A autora mergulhou em documentos raros, edições antigas de jornais, relatos de memorialistas, acervos particulares e depoimentos colhidos ao longo das décadas.

Uma das vozes mais presentes na narrativa é a de Dadá — nome de batismo: Sérgia Ribeiro da Silva —, a única cangaceira que, depois do fim do bando, sobreviveu para contar, em entrevistas e depoimentos, como era realmente a vida das mulheres no cangaço.

Mas nem todas tiveram a escolha que Maria Bonita teve. Muitas das cangaceiras foram raptadas e estupradas ainda adolescentes. Foi o que aconteceu com a própria Dadá, levada aos 14 anos por Corisco — um dos homens de confiança de Lampião — e violentada repetidamente.

A romantização posterior dessas histórias escamoteia o terror: "As fontes da época eram majoritariamente policiais e a imprensa reproduzia esses relatos oficiais, muitas vezes distorcendo ou apagando completamente a experiência das mulheres. Elas passaram a ser vistas como tão criminosas quanto seus algozes", observa Adriana, desta vez ao ao portal Uai E+.

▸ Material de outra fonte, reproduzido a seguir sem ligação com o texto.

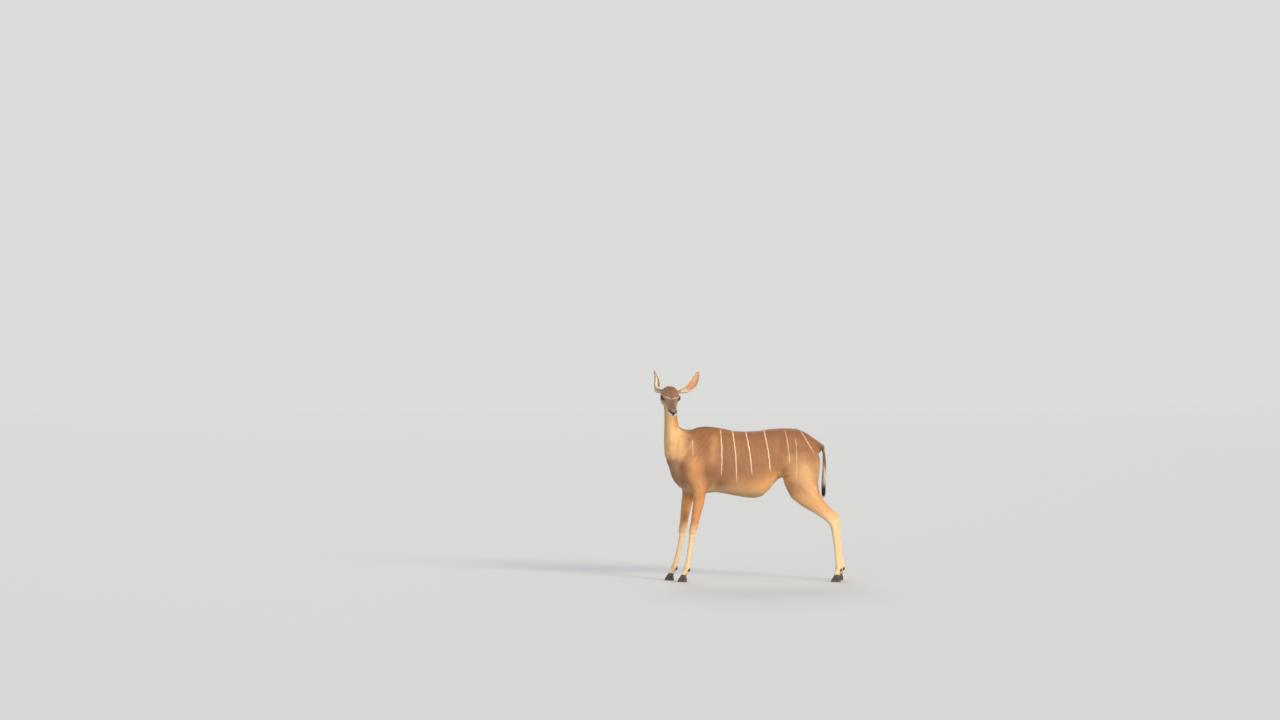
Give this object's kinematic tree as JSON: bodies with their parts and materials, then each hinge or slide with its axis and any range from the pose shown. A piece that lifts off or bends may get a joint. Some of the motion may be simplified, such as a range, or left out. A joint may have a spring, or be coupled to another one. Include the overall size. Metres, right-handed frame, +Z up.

Ísis Valverde e Júlio Andrade como Lampião e Maria Bonita em 'Maria e o Cangaço' - Divulgação

O livro revela ainda o paradoxo cruel vivido pelas cangaceiras. Mesmo sem permissão para participar das batalhas — essa era uma tarefa exclusivamente masculina —, elas eram submetidas a um código rígido e implacável.

Sexo compulsório, punições violentas por traição, e uma rotina de fuga, medo e escassez eram parte do cotidiano. A gravidez, longe de representar um futuro, era uma sentença: as crianças eram abandonadas com famílias de coiteiros, e muitas morriam no parto, realizado sem qualquer assistência.

A narrativa costurada por Adriana se recusa a cair no maniqueísmo. Em vez disso, apresenta as mulheres do cangaço como figuras ambíguas: simultaneamente vítimas e agentes.

Ao contextualizar os acontecimentos com os marcos históricos da década de 1930, a autora constrói um retrato multifacetado da condição feminina num dos capítulos mais duros da história brasileira.

O livro nasceu de uma inquietação política e feminista. Comecei a me entender como feminista enquanto pesquisava essas mulheres. E entendi que não podia escrever essa história sem trazer a perspectiva delas. Era preciso romper com a tradição de narrativas centradas nos homens", afirma Adriana ao Uai E+.

Aos 43 anos, nascida em Mossoró (RN) e criada em Fortaleza (CE), a autora cresceu ouvindo histórias do cangaço — algumas contadas com orgulho regional, outras com medo ou fantasia.

Ao mergulhar nesse universo, ela não só resgata a voz de Maria Bonita, mas também denuncia o apagamento histórico de tantas outras mulheres que, silenciadas ou esquecidas, viveram entre a paixão, a violência e a rebeldia.

Maria Bonita emerge, enfim, não apenas como musa do cangaço, mas como símbolo da mulher que ousou quebrar as amarras de sua época. E que, ao fazê-lo, tornou-se mito. Um mito que agora, pelas mãos de Adriana Negreiros, ganha carne, contradição e verdade.